When former Trump Senior Adviser and current Breitbart News editor Steven Bannon told delegates at the California Republican Party convention that "there has not been a more destructive presidency than George [W.] Bush's," he was greeted with loud applause. The very mention of Bush, the party's previous president, and of 30-year Senator John McCain provoked boos from the audience.
Bannon's attacks on Bush and McCain follow public statements they made against Trump in recent days, although neither used the current president's name. Speaking in New York on Thursday, Bush took aim at Trump, saying, "We've seen nationalism distorted into nativism" and "our discourse degraded by casual cruelty." Last Monday, McCain attacked Trump's "half-baked, spurious nationalism."

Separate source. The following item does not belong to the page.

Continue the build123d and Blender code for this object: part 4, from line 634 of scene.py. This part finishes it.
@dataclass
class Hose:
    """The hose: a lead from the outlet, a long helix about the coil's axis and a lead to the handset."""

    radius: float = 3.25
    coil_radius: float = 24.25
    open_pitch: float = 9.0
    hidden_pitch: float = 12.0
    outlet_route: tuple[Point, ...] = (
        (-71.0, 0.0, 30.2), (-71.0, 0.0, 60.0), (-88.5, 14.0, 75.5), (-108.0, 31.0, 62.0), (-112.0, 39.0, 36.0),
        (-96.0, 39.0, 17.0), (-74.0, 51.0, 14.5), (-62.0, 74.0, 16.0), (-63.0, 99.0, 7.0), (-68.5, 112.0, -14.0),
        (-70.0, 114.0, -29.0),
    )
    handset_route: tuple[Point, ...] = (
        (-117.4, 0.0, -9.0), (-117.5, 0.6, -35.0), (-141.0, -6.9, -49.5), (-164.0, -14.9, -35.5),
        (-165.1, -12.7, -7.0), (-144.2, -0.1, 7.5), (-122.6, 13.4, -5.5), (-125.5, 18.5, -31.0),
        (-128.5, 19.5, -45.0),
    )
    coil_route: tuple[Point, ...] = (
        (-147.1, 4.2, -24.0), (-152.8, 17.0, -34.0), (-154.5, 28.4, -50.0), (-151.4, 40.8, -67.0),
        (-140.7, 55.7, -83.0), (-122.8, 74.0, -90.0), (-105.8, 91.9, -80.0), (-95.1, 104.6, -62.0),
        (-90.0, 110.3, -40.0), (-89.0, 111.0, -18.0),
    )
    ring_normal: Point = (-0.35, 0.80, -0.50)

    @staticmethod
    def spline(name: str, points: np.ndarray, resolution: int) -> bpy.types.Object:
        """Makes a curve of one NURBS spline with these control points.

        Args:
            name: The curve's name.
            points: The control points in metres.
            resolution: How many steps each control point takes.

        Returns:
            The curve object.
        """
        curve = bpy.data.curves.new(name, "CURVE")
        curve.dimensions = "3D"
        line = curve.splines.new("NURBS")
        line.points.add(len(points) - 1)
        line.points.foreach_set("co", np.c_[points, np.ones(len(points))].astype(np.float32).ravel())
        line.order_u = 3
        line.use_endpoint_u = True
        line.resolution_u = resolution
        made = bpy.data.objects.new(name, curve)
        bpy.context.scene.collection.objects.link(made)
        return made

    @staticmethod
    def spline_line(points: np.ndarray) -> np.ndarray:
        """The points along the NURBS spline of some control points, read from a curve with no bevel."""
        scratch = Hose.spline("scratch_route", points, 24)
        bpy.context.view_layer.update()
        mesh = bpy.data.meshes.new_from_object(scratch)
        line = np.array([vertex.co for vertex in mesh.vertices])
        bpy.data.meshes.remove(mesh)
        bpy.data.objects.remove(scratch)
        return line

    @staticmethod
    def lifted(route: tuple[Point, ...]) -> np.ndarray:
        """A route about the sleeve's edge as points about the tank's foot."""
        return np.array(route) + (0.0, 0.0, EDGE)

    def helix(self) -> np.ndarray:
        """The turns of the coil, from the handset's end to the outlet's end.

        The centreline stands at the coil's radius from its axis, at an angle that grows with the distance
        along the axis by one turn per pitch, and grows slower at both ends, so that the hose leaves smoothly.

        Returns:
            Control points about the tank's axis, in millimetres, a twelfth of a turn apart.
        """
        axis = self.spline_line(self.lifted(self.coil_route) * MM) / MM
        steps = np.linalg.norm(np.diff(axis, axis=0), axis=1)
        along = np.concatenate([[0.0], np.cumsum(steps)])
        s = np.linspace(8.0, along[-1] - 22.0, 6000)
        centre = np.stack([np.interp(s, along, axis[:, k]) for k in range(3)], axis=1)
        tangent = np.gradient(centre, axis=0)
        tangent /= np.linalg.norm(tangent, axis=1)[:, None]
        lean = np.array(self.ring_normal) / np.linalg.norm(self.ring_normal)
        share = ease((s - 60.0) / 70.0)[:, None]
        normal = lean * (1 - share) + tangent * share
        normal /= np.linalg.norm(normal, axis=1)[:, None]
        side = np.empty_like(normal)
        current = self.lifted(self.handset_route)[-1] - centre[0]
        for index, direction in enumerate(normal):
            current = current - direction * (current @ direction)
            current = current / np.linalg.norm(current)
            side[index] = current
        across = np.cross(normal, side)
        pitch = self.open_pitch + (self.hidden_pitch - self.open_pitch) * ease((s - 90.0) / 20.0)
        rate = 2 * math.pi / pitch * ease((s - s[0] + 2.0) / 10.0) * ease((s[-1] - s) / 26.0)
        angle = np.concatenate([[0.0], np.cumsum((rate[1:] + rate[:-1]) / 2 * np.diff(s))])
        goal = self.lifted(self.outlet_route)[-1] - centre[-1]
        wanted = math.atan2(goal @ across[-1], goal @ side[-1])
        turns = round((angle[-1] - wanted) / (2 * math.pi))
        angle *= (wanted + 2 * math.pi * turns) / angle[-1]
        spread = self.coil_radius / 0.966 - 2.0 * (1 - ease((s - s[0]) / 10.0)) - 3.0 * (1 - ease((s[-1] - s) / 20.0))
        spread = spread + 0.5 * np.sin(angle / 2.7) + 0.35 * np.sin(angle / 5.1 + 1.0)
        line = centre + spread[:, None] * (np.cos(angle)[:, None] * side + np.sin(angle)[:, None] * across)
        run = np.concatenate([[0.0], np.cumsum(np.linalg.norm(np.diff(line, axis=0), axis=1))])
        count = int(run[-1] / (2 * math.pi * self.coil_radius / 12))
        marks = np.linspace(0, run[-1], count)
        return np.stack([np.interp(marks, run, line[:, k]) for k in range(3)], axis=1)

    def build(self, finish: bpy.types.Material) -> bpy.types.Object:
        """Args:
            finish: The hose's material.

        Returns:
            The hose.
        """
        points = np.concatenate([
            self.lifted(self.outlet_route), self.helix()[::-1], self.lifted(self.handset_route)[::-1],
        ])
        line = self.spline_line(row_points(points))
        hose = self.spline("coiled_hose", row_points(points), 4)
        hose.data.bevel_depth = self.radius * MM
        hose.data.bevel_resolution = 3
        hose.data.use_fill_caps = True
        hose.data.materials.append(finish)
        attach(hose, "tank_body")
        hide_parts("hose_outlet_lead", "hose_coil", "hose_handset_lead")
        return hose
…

Leaving aside the highly hypocritical character of such condemnations from the perpetrators and apologists of the Iraq War and other imperialist slaughters, the fight between Bannon and his allies and the Republican establishment is developing into an internal fight that could destroy or radically alter the 163-year-old capitalist party.
Bannon is fanning and exploiting the escalating divisions to carry out his long-term goal of either transforming the Republican Party into an explicitly fascistic party or splitting sufficient politicians and donors from the Republicans to establish a new far-right party of his own.

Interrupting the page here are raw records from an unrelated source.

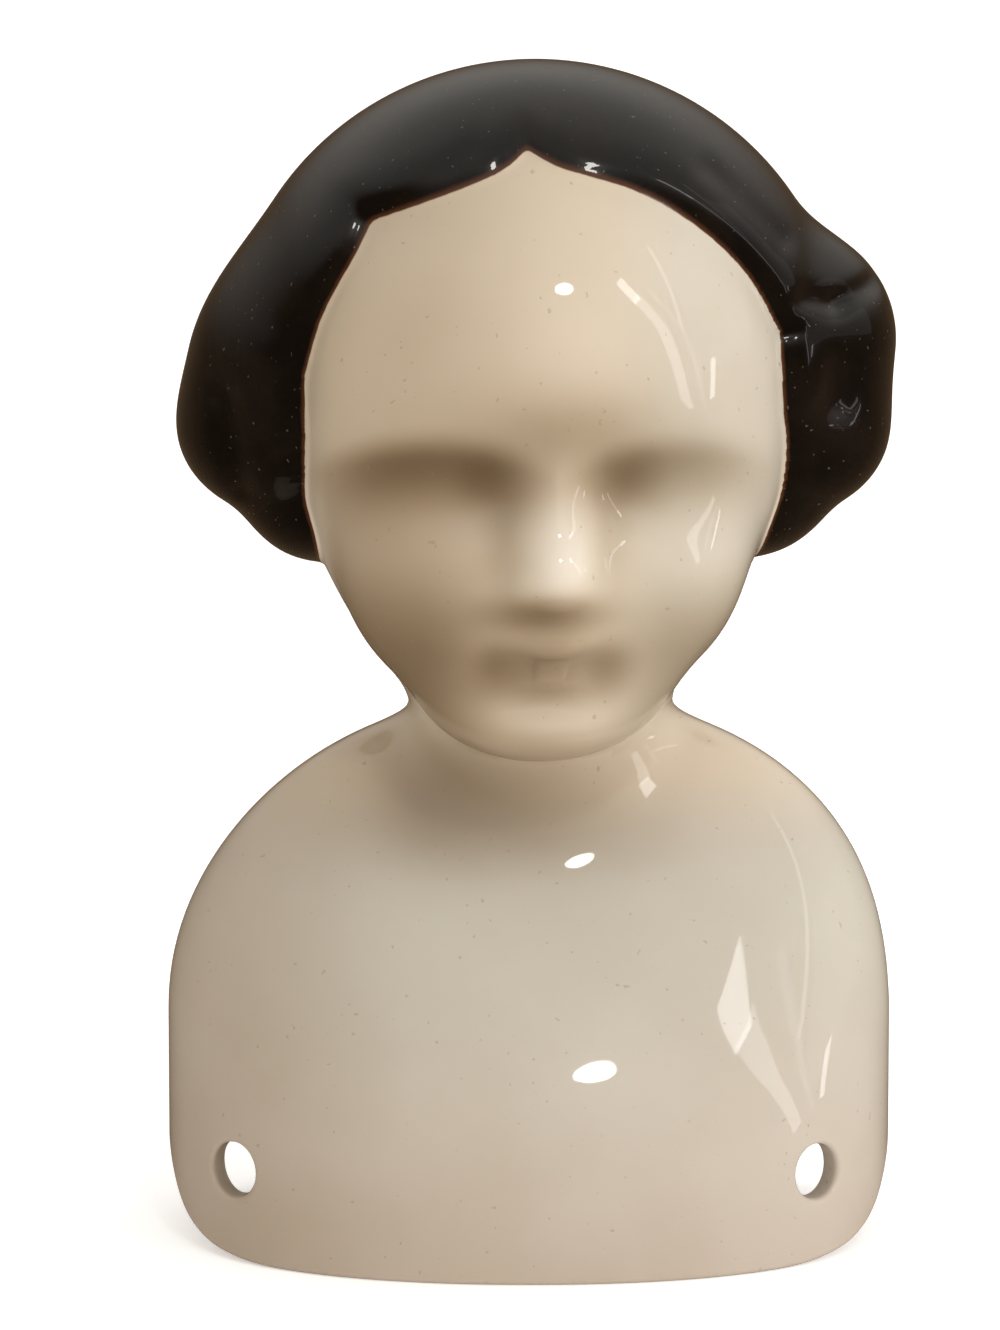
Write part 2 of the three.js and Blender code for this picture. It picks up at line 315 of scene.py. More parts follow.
def rod(x, y, z, start, start_radius, end, end_radius):
    """A tapered rod on the middle line of the face."""
    dy, dz = end[0] - start[0], end[1] - start[1]
    t = np.clip(((y - start[0]) * dy + (z - start[1]) * dz) / (dy * dy + dz * dz), 0, 1)
    gap = np.sqrt(x**2 + (y - start[0] - t * dy) ** 2 + (z - start[1] - t * dz) ** 2)
    return gap - start_radius - t * (end_radius - start_radius)


def smoothstep(x, low, high):
    t = np.clip((x - low) / (high - low), 0, 1)
    return t * t * (3 - 2 * t)


def hump(x, middle, width):
    return np.exp(-(((x - middle) / width) ** 2))


def cusp(x, middle, width):
    return np.exp(0.2 - np.sqrt(((x - middle) / width) ** 2 + 0.04))


def round_over(z, start, end, fullness):
    """How wide a rounded shoulder still is at a height, as a share of its full width."""
    climb = np.clip((z - start) / (end - start), 0, 0.985)
    return (1 - climb**fullness) ** (1 / fullness)


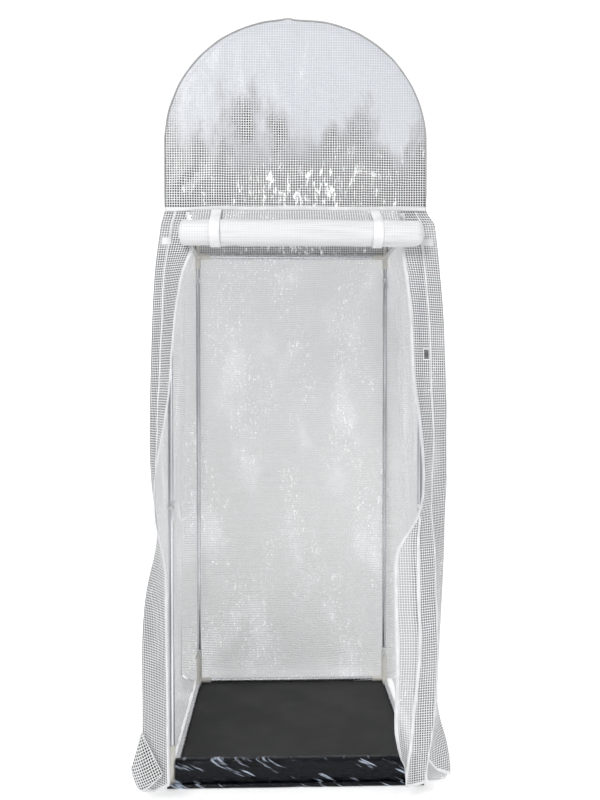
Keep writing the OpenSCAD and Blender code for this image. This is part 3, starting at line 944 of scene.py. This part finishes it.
def crease_tape(name, side, z, away, half, thick):
    """A tape along a flap's crease, which is so far from its corner fold."""
    low_share, high_share = share_at(side, z, away - half), share_at(side, z, away + half)
    return edge_tape(name, side, z, low_share, high_share, thick)


HEM_WIDE = 0.0085
# How high the hem, the half of the zip on it and the tapes on the creases go
HEM_TOP = 1.652
CHAIN_TOP = 1.585
CREASE_TOP = 1.655
FOLD_TOP = 0.80
# The left corner crease is taped only above this height
LEFT_CREASE_LOW = 0.93
# The tab on each flap: from and to which height, and over which share of the flap's width
TAB_HEIGHTS = (1.556, 1.577)
TAB_SHARES = (0.1, 0.42)
# Half the width of each crease's tape, then its thickness
CORNER_TAPE = (0.0026, 0.0013)
FOLD_TAPE = (0.0045, 0.0014)

for side, word in LEFT_RIGHT:
    sheet = front_flap(side, word)
    hem_z = np.linspace(float(flap_foot(side, 0.98)), HEM_TOP, 230)
    hem_from = 1 - share_at(side, hem_z, HEM_WIDE)
    crease_low = float(flap_foot(side, 0.5)) if side > 0 else LEFT_CREASE_LOW
    crease_z = np.linspace(crease_low, CREASE_TOP, 230)
    crease = panel_widths(side, crease_z)[0]
    foot_share = np.linspace(0.004, 0.998, 90)
    foot_z = flap_foot(side, foot_share)
    tab_z = np.linspace(*TAB_HEIGHTS, 8)
    pieces = [
        edge_tape("tape_hem_" + word, side, hem_z, hem_from, 1.004, 0.001),
        crease_tape("tape_corner_" + word, side, crease_z, crease, *CORNER_TAPE),
        edge_tape("tape_foot_" + word, side, foot_z, foot_share, foot_share, 0.001, foot_z + 0.009),
        edge_tape("tape_tab_" + word, side, tab_z, *TAB_SHARES, 0.0016),
    ]
    if side > 0:
        fold_z = np.linspace(float(flap_foot(side, 0.7)), FOLD_TOP, 120)
        pieces.append(crease_tape("tape_fold_right", side, fold_z, crease_to_fold(fold_z), *FOLD_TAPE))
    else:
        pieces.extend(turned_corner())
    chain = teeth("zip_teeth_" + word, side, hem_z[0] + 0.01, CHAIN_TOP)
    pieces.append(chain)
    start, end = corner_at(side, BLEND_FROM), corner_at(side, BLEND_TO)
    for piece in [sheet, *pieces]:
        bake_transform(piece)
        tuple(start)
        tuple(end)
    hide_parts("flap_" + word, "flap_top_" + word)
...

This perspective animates Bannon's effort to recruit challengers in the 2018 Republican primaries, which take place in the spring and summer. He recently pledged to "wage civil war" on Republican leadership, singling out enemies like Senate Majority Leader Mitch McConnell, Arizona Senator Jeff Flake, and others. At the California Republican convention, he said he was trying to build "a grassroots army" to "revolt against Republican establishment." He seeks to ensure the primaries take place amid a political climate of reaction, jingoism, and anti-immigrant hysteria.
But his current tactic is also aimed at appealing to lower-ranking Republican officials and their financial backers to join him in opposing Republican leadership. Referencing Trump's 2016 victory, Bannon told the California Republican Party that Trump's 2016 campaign was based on a coalition approach: "This is why it had to be the Republican establishment, it had to be limited-government conservatives, it had to be libertarians, it had to be populists, it had to be economic nationalists, it had to be evangelical Christians."
The aim of this maneuver, offering of the olive branch to sections of the Republican establishment, is two-fold. Bannon hopes to build a political bridge between the far right and the Republican Party's wealthy donors. And he hopes to drive a wedge between the so-called establishment section of the party and its financial and fundamentalist backers. In this way, he can either isolate and purge the pro-McConnell and neo-conservative elements or win sufficient support to justify formally breaking with the Republicans to found a third party.
Bannon has been traveling across the country in recent weeks, raising money for Breitbart and for efforts to fund primary challengers to a number of Republican senators. He has boasted on Breitbart that he is winning support from a number of wealthy Republican donors, including Dan Eberhart, John Childs, Susan Gore, Eric Crown, and Sheldon Adelson. On Wednesday, he met with a group of establishment Republican donors in New York to "pitch his 2018 midterm strategy against Republican incumbents," according to Breitbart.
Bannon says he will back mainstream Republican candidates in states without Republican incumbents, but that he will challenge six of the seven sitting Senate Republicans who are up for reelection in 2018.
The coalition Bannon is constructing will be based on mercenaries, war criminals, speculators, evangelical preachers, and out-and-out fascists.
He is urging Erik Prince -- former Blackwater CEO and brother of Secretary of Education Betsy DeVos -- to run against Senator John Barrasso in Wyoming. He is also supporting challengers in Nevada, Utah, Arizona, Nebraska, and Mississippi, where some of the candidates Bannon supports have closer ties to the Republican establishment. In Alabama, Bannon backed the evangelical zealot Roy Moore, who defeated the establishment candidate Lester Strange in September's Republican primary run-off.
Bannon also met with former-Republican Congressman and current Breitbart correspondent Tom Tancredo last month and the two discussed Tancredo running for governor of Colorado in 2018. Tancredo is ferociously anti-immigrant and has called for the establishment of brownshirt-style neighborhood militias to fight immigration and Islamism.
In other words, Bannon's coalition would weave together the most reactionary threads of American politics, drawing veterans of the criminal wars in the Middle East, the Southern evangelical churches, and the anti-immigrant militia.
The Republican leadership has thus far attempted to downplay the threats from Bannon-backed primary challengers, calling the schism an "interparty skirmish" that will harm the Republicans' chances in 2018.